Directive: Within the material below, transcribe exactly the lines from the one holding "Write part 3" through the one holding "softbox(*light)", keeping both ends and skipping the rest.

Records shown:

__________________________________________________

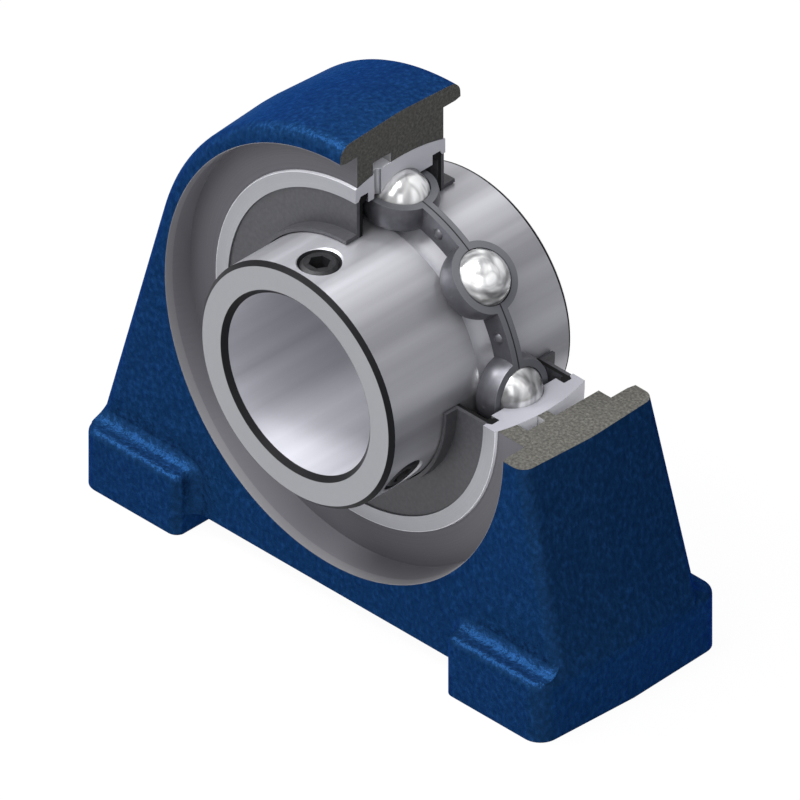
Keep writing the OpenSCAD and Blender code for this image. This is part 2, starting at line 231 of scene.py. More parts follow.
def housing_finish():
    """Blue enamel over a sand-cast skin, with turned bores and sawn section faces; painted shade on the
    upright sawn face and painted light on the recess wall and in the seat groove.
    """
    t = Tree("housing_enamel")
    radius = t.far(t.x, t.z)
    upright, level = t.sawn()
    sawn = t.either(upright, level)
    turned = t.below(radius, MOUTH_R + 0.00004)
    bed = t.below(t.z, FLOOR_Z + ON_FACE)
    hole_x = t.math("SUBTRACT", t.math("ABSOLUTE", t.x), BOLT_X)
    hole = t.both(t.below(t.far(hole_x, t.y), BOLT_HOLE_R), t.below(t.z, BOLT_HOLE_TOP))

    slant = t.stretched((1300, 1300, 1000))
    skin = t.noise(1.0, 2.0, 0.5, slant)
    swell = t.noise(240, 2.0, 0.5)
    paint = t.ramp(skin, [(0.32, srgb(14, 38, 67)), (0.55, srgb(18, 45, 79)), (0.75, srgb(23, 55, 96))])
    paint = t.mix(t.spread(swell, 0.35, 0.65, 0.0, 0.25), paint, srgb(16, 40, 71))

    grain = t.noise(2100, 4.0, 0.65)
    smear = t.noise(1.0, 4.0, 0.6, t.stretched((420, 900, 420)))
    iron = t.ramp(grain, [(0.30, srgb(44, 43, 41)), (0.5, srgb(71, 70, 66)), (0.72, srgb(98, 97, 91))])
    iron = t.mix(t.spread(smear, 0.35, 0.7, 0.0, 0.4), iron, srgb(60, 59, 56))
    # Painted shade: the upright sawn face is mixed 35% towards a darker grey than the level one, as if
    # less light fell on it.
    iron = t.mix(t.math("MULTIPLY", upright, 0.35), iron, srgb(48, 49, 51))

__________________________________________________

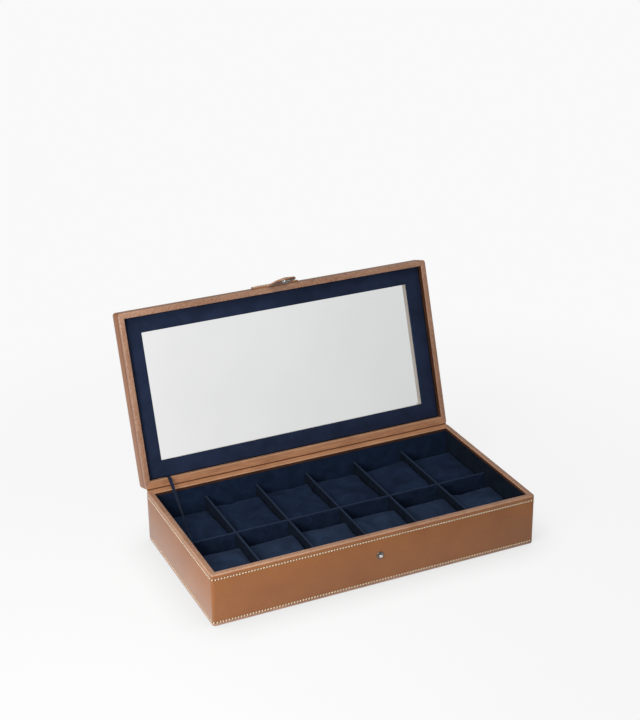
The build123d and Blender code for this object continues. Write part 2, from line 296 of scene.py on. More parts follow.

__________________________________________________

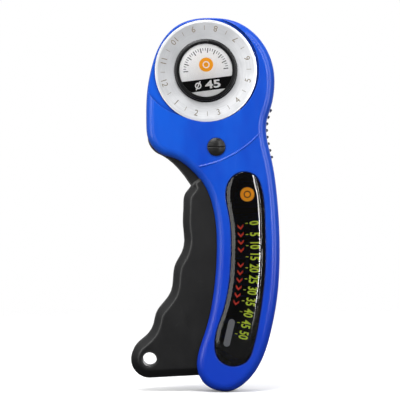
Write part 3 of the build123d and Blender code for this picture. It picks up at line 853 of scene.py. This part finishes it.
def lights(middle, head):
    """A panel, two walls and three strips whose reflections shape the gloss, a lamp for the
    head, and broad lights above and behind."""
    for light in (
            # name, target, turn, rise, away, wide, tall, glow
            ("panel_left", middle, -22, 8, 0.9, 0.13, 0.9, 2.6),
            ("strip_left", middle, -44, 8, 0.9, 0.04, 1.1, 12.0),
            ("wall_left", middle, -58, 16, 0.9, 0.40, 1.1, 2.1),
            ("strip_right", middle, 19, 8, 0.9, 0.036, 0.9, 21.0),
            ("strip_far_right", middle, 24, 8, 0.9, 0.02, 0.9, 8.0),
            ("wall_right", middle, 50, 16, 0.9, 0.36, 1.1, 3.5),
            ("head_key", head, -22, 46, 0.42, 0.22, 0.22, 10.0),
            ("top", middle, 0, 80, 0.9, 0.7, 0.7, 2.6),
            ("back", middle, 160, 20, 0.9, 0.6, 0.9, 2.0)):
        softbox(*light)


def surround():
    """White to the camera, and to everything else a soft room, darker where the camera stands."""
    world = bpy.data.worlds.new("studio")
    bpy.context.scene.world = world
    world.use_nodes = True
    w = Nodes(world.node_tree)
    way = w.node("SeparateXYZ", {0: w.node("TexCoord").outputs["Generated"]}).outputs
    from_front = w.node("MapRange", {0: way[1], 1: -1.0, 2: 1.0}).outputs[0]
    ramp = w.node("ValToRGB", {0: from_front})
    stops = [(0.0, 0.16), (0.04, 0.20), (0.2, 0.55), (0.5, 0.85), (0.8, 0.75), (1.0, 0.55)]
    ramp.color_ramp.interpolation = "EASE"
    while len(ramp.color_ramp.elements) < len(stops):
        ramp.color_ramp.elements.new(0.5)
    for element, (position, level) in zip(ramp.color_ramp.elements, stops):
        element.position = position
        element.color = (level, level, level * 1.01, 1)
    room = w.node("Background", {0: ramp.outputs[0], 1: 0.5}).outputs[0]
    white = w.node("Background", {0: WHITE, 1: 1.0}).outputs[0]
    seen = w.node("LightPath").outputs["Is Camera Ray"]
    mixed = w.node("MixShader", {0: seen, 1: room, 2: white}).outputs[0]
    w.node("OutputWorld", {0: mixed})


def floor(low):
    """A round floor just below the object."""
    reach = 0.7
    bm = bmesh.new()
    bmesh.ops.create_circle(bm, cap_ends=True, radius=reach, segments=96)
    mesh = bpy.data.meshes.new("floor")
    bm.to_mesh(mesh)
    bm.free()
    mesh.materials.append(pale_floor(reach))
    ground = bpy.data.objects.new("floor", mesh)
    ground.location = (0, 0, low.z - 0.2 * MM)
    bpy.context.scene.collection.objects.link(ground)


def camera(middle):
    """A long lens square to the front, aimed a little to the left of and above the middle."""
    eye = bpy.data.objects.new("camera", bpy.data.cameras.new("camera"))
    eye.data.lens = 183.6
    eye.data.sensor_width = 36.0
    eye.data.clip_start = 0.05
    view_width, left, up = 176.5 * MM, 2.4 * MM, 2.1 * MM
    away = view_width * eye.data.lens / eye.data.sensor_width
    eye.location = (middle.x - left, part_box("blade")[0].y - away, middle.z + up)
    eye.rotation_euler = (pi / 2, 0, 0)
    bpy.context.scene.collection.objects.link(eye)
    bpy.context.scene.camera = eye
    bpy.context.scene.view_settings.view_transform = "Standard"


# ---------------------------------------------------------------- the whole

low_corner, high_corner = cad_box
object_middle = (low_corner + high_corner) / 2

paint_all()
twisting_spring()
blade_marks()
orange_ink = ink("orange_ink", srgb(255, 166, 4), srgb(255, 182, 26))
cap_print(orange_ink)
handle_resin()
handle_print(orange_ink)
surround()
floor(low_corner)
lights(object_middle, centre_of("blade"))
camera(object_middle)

__________________________________________________

Problem solution:
Write part 3 of the build123d and Blender code for this picture. It picks up at line 853 of scene.py. This part finishes it.
def lights(middle, head):
    """A panel, two walls and three strips whose reflections shape the gloss, a lamp for the
    head, and broad lights above and behind."""
    for light in (
            # name, target, turn, rise, away, wide, tall, glow
            ("panel_left", middle, -22, 8, 0.9, 0.13, 0.9, 2.6),
            ("strip_left", middle, -44, 8, 0.9, 0.04, 1.1, 12.0),
            ("wall_left", middle, -58, 16, 0.9, 0.40, 1.1, 2.1),
            ("strip_right", middle, 19, 8, 0.9, 0.036, 0.9, 21.0),
            ("strip_far_right", middle, 24, 8, 0.9, 0.02, 0.9, 8.0),
            ("wall_right", middle, 50, 16, 0.9, 0.36, 1.1, 3.5),
            ("head_key", head, -22, 46, 0.42, 0.22, 0.22, 10.0),
            ("top", middle, 0, 80, 0.9, 0.7, 0.7, 2.6),
            ("back", middle, 160, 20, 0.9, 0.6, 0.9, 2.0)):
        softbox(*light)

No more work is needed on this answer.